Engels: Die Jungs spielten damals eine hervorragende Europameisterschaft und verloren erst im Finale mit 1:4 gegen Frankreich. Auch die Spanier, gegen die wir zuvor nicht viel Land gesehen hatten, bezwang das Team im Viertelfinale im Elfmeterschießen. Bei der WM schlugen sie sich ebenfalls gut und schieden im Achtelfinale gegen Kroatien aus. All das von zuhause verfolgen zu müssen mit dem Wissen, dass man eine Chance gehabt hätte, dabei zu sein, war sehr hart. Ich habe mir deshalb auch nicht alle Spiele angesehen.

Wie hat Sie Ihre Verletzung als Mensch verändert?

Engels: Ich würde es so beschreiben, dass ich innerhalb von drei Monaten eine Persönlichkeitsentwicklung durchgemacht habe, die normalerweise fünf Jahre dauert. Mein Traum hat sich sofort verändert.
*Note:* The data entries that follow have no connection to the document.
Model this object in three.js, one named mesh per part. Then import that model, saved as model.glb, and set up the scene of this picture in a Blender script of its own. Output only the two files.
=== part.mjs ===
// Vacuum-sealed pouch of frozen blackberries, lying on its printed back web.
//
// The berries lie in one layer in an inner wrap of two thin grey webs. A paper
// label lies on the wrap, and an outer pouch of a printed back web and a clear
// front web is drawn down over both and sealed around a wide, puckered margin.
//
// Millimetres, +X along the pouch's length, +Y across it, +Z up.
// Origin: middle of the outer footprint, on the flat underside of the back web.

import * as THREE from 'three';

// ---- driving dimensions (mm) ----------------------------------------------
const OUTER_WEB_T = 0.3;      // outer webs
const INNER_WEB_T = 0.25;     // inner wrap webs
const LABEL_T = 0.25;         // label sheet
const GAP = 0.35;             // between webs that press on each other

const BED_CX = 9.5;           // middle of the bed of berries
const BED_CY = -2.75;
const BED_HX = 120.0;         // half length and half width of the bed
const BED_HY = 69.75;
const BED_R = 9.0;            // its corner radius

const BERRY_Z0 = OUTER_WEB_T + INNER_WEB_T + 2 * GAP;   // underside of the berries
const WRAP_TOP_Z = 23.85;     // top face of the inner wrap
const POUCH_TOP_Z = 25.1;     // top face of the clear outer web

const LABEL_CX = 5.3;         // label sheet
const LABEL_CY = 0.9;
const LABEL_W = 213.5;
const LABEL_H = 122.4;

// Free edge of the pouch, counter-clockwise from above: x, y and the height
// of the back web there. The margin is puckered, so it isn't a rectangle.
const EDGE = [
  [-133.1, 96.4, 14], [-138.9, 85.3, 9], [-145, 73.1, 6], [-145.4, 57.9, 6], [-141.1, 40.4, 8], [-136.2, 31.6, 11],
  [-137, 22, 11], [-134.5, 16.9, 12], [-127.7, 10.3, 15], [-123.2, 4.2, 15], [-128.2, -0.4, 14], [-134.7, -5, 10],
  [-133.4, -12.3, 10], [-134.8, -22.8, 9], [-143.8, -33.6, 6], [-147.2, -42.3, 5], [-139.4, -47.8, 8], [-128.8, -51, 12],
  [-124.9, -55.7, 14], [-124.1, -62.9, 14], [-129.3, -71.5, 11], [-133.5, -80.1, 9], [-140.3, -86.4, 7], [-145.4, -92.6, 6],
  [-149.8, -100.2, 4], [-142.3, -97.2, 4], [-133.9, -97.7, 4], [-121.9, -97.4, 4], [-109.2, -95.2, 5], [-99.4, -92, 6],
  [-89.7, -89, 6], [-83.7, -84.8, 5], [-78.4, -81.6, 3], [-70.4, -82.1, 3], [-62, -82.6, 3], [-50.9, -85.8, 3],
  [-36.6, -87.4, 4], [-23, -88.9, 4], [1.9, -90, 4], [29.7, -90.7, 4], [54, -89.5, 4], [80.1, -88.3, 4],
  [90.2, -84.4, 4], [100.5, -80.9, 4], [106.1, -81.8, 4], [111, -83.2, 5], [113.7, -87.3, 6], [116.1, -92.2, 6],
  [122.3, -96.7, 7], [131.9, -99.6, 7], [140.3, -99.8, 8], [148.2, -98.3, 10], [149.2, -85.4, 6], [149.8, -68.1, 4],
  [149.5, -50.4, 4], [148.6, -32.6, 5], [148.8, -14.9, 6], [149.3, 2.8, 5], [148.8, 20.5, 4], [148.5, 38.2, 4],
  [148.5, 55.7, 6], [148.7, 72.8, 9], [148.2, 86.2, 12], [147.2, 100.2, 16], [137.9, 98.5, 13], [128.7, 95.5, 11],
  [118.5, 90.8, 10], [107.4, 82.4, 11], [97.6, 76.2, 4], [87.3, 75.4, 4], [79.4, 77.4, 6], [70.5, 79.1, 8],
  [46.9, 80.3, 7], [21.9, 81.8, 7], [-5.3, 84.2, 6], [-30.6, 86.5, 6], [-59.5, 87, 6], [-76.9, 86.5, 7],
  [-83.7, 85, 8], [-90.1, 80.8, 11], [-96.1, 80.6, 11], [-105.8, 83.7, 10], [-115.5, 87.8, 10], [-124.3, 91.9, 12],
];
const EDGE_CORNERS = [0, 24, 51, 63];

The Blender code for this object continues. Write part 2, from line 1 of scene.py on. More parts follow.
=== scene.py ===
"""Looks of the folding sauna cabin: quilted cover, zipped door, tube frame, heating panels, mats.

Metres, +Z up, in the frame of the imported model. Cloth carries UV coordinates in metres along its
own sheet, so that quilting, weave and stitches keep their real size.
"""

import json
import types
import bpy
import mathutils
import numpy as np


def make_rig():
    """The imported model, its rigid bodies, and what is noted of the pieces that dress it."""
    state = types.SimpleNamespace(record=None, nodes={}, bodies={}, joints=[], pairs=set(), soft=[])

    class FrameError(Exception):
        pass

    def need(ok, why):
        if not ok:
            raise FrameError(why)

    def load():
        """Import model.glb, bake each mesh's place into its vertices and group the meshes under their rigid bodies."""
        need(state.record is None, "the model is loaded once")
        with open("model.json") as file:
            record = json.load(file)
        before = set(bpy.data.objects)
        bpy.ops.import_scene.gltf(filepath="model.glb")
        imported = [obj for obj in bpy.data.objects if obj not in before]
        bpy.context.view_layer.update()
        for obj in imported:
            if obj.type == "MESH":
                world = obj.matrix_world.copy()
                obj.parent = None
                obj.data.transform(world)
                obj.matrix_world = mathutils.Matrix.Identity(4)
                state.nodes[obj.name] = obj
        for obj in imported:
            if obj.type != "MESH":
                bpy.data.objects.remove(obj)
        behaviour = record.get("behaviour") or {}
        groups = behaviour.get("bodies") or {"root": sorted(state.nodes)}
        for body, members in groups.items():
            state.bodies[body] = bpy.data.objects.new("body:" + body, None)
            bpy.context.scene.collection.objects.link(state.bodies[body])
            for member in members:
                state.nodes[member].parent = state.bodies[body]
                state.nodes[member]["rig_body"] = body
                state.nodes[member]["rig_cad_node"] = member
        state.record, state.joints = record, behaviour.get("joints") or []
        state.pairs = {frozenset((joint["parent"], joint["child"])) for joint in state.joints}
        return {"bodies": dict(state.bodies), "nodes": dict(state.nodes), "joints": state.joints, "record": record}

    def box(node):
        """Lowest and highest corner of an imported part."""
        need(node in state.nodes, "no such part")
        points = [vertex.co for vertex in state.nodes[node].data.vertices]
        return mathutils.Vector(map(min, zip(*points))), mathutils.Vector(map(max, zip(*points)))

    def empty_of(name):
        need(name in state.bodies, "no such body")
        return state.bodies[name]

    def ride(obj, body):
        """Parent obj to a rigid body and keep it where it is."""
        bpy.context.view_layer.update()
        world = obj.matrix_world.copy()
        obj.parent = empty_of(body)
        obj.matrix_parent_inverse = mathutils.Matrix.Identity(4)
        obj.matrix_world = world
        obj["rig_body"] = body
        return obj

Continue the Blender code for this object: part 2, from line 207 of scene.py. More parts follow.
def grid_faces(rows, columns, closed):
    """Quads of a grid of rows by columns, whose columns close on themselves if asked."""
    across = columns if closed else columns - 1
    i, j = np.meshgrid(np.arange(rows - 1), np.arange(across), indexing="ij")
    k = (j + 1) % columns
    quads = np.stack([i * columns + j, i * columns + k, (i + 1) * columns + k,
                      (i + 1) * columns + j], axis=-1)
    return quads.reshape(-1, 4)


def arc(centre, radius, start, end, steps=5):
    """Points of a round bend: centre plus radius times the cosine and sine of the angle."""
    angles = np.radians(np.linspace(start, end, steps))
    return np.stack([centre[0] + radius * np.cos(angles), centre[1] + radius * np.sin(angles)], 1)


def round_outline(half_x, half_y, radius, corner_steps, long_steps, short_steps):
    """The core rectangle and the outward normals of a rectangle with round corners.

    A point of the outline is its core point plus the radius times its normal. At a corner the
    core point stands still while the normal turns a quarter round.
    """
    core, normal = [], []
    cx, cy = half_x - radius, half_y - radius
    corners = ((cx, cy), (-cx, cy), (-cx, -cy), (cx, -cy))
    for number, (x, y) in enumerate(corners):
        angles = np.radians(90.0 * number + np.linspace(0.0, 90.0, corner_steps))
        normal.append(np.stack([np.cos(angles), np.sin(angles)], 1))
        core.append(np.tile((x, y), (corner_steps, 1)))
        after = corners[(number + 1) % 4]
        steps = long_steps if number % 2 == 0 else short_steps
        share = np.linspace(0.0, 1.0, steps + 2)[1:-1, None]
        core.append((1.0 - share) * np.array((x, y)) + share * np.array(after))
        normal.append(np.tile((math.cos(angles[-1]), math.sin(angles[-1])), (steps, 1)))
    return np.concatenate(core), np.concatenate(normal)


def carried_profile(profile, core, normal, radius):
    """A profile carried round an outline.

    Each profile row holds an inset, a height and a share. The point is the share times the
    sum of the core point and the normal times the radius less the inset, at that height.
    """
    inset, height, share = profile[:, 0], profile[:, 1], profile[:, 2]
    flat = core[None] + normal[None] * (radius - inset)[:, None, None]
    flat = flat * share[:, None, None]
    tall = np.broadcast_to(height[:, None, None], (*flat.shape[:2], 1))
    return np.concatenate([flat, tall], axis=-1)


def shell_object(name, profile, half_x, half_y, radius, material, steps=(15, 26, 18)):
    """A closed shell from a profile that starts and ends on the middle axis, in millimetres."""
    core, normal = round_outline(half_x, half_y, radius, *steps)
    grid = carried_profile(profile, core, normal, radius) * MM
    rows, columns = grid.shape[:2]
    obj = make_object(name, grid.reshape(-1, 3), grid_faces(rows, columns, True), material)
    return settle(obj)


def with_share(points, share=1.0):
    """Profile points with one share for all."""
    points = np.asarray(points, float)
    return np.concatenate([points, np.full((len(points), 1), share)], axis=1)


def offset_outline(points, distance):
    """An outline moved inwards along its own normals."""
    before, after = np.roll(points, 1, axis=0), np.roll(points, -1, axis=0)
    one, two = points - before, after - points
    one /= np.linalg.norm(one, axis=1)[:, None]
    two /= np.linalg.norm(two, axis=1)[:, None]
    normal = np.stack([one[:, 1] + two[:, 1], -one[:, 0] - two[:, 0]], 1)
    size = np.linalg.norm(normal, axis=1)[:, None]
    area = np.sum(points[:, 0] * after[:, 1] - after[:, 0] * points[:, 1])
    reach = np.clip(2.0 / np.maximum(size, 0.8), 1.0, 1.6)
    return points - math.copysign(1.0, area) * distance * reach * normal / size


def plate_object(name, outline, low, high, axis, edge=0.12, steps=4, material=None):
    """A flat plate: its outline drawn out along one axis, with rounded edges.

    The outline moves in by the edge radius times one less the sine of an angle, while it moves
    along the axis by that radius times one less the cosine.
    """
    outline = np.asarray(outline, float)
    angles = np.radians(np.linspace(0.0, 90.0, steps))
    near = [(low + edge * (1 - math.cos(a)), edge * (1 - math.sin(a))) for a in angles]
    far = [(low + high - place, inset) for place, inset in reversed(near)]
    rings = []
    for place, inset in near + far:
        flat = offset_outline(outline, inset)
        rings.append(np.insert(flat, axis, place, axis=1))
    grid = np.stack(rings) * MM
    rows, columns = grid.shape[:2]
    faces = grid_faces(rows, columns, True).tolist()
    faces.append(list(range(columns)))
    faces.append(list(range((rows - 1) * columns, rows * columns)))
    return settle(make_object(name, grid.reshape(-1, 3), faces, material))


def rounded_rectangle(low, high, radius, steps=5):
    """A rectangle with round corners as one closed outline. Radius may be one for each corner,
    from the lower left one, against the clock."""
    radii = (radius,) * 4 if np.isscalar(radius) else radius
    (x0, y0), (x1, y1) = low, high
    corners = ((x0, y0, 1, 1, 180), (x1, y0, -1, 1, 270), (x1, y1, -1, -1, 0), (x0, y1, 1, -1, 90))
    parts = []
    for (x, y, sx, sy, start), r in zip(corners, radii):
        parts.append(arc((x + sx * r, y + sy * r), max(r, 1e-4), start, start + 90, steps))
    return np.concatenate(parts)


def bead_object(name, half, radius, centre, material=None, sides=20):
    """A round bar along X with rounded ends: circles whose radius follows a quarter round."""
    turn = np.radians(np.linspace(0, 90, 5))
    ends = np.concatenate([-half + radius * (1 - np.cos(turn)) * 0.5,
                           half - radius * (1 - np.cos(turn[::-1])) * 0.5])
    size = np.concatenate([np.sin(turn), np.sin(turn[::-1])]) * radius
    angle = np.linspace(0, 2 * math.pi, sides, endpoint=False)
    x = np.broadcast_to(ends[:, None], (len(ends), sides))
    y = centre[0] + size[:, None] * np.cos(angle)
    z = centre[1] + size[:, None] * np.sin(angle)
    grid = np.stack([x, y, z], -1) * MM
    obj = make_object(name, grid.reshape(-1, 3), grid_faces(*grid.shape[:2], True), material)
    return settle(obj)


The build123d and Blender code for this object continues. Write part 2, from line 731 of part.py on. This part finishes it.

Ich wusste zwar, dass ich es noch kann, aber mein Ziel ist immer weiter in die Ferne gerückt. Die Chance, es aus der Jugend eines Bundesliga-Klubs in den Profikader zu schaffen, liegt vielleicht bei ein bis drei Prozent. Mir war bewusst, dass man dazu auch Glück benötigt.

Wie lange haben Sie gebraucht, das Vertrauen in Ihren Körper zurückzugewinnen?

Engels: Das dauerte bis zum aktuellen Jahr. Im vergangenen Januar habe ich zum ersten Mal meinem Körper wieder vollständig vertraut. Ich hatte immer wieder Verletzungen und konnte nie viele Spiele ohne Unterbrechung bestreiten. Mein Trainer in den USA sagte mir vor dieser Saison: "Jan, du kannst machen, was du möchtest. Werde einfach fit und versuche, zehn Spiele am Stück zu spielen." Bis dahin schaffte ich höchstens fünf Spiele, weil mein Körper einfach nicht mehr konnte. Jetzt bin ich zum ersten Mal wieder seit einem halben Jahr verletzungsfrei. Ich fühle mich super und merke, dass ich plötzlich wieder besser werde. Dadurch fällt immer mehr der Druck ab, den ich mir selbst gemacht habe. Ich kann mich wieder entwickeln und mein Körper lässt es zu.